* _AIM_
Repeat the listing in full, exactly as it stands.
BEGIN
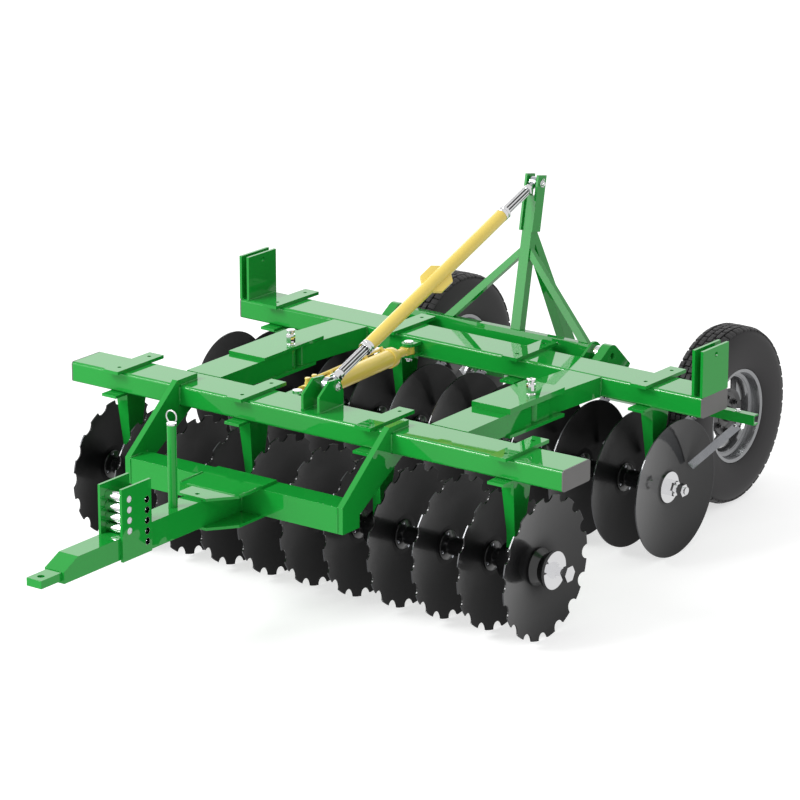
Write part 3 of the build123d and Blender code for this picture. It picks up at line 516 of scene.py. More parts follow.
@dataclass(frozen=True)
class Step:
    """One length of a round or many-sided part, in millimetres, with its radius to the corners."""

    length: float
    radius: float
    sides: int
    bevel: float = 0.0
    far_radius: float | None = None


# Radius to the corners, sides and bevel of a bar whose length is worked out, in the order of a step
Section = tuple[float, int, float]


class Shape:
    """A bmesh in metres that machine parts are shaped in."""

    def __init__(self) -> None:
        """Starts an empty shape."""
        self.mesh = bmesh.new()

    @staticmethod
    def facing(centre: Vector, axis: Vector, spin: float = 0.0) -> Matrix:
        """Placement with its third axis along a direction.

        Args:
            centre: Where it stands, in metres.
            axis: The direction.
            spin: A turn about that direction, in radians.

        Returns:
            The matrix.
        """
        turn = axis.to_track_quat("Z", "Y").to_matrix().to_4x4()
        return Matrix.Translation(centre) @ turn @ Matrix.Rotation(spin, 4, "Z")

    def soften(self, edges: Sequence[bmesh.types.BMEdge], width: float) -> None:
        """Bevels edges.

        Args:
            edges: The edges.
            width: Width of the bevels in millimetres.
        """
        bmesh.ops.bevel(
            self.mesh, geom=edges, offset=width * MM, segments=2, profile=0.5, affect="EDGES", material=-1
        )

    def rod(self, start: Vector, axis: Vector, step: Step, spin: float = 0.0) -> None:
        """Adds a round or many-sided bar, which tapers if its step has a far radius.

        Args:
            start: Middle of its first end, in metres.
            axis: Its direction.
            step: Its sizes.
            spin: A turn about its axis, in radians.
        """
        unit = axis.normalized()
        far_radius = step.radius if step.far_radius is None else step.far_radius
        made = bmesh.ops.create_cone(
            self.mesh,
            cap_ends=True,
            segments=step.sides,
            radius1=step.radius * MM,
            radius2=far_radius * MM,
            depth=step.length * MM,
            matrix=self.facing(start + unit * step.length * MM / 2, unit, spin),
        )
        if step.bevel:
            edges = {edge for corner in made["verts"] for edge in corner.link_edges}
            caps = [edge for edge in edges if any(len(face.verts) == step.sides for face in edge.link_faces)]
            self.soften(caps, step.bevel)

    def stack(self, start: Vector, axis: Vector, steps: Sequence[Step], spin: float = 0.0) -> None:
        """Adds bars end to end.

        Args:
            start: Middle of the first end, in metres.
            axis: Their direction.
            steps: Their sizes, from the first on.
            spin: A turn of the hexagons among them about the axis, in radians.
        """
        unit = axis.normalized()
        reached = 0.0
        for step in steps:
            self.rod(start + unit * reached * MM, unit, step, spin if step.sides == HEXAGON else 0.0)
            reached += step.length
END
* _EXERCISE RESPONSE_
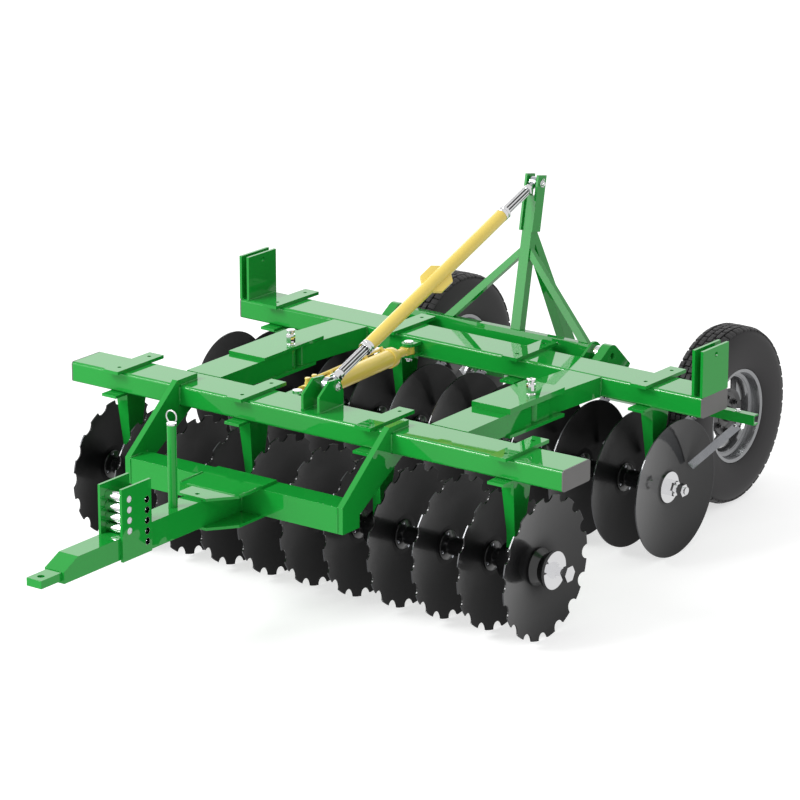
Write part 3 of the build123d and Blender code for this picture. It picks up at line 516 of scene.py. More parts follow.
@dataclass(frozen=True)
class Step:
    """One length of a round or many-sided part, in millimetres, with its radius to the corners."""

    length: float
    radius: float
    sides: int
    bevel: float = 0.0
    far_radius: float | None = None


# Radius to the corners, sides and bevel of a bar whose length is worked out, in the order of a step
Section = tuple[float, int, float]


class Shape:
    """A bmesh in metres that machine parts are shaped in."""

    def __init__(self) -> None:
        """Starts an empty shape."""
        self.mesh = bmesh.new()

    @staticmethod
    def facing(centre: Vector, axis: Vector, spin: float = 0.0) -> Matrix:
        """Placement with its third axis along a direction.

        Args:
            centre: Where it stands, in metres.
            axis: The direction.
            spin: A turn about that direction, in radians.

        Returns:
            The matrix.
        """
        turn = axis.to_track_quat("Z", "Y").to_matrix().to_4x4()
        return Matrix.Translation(centre) @ turn @ Matrix.Rotation(spin, 4, "Z")

    def soften(self, edges: Sequence[bmesh.types.BMEdge], width: float) -> None:
        """Bevels edges.

        Args:
            edges: The edges.
            width: Width of the bevels in millimetres.
        """
        bmesh.ops.bevel(
            self.mesh, geom=edges, offset=width * MM, segments=2, profile=0.5, affect="EDGES", material=-1
        )

    def rod(self, start: Vector, axis: Vector, step: Step, spin: float = 0.0) -> None:
        """Adds a round or many-sided bar, which tapers if its step has a far radius.

        Args:
            start: Middle of its first end, in metres.
            axis: Its direction.
            step: Its sizes.
            spin: A turn about its axis, in radians.
        """
        unit = axis.normalized()
        far_radius = step.radius if step.far_radius is None else step.far_radius
        made = bmesh.ops.create_cone(
            self.mesh,
            cap_ends=True,
            segments=step.sides,
            radius1=step.radius * MM,
            radius2=far_radius * MM,
            depth=step.length * MM,
            matrix=self.facing(start + unit * step.length * MM / 2, unit, spin),
        )
        if step.bevel:
            edges = {edge for corner in made["verts"] for edge in corner.link_edges}
            caps = [edge for edge in edges if any(len(face.verts) == step.sides for face in edge.link_faces)]
            self.soften(caps, step.bevel)

    def stack(self, start: Vector, axis: Vector, steps: Sequence[Step], spin: float = 0.0) -> None:
        """Adds bars end to end.

        Args:
            start: Middle of the first end, in metres.
            axis: Their direction.
            steps: Their sizes, from the first on.
            spin: A turn of the hexagons among them about the axis, in radians.
        """
        unit = axis.normalized()
        reached = 0.0
        for step in steps:
            self.rod(start + unit * reached * MM, unit, step, spin if step.sides == HEXAGON else 0.0)
            reached += step.length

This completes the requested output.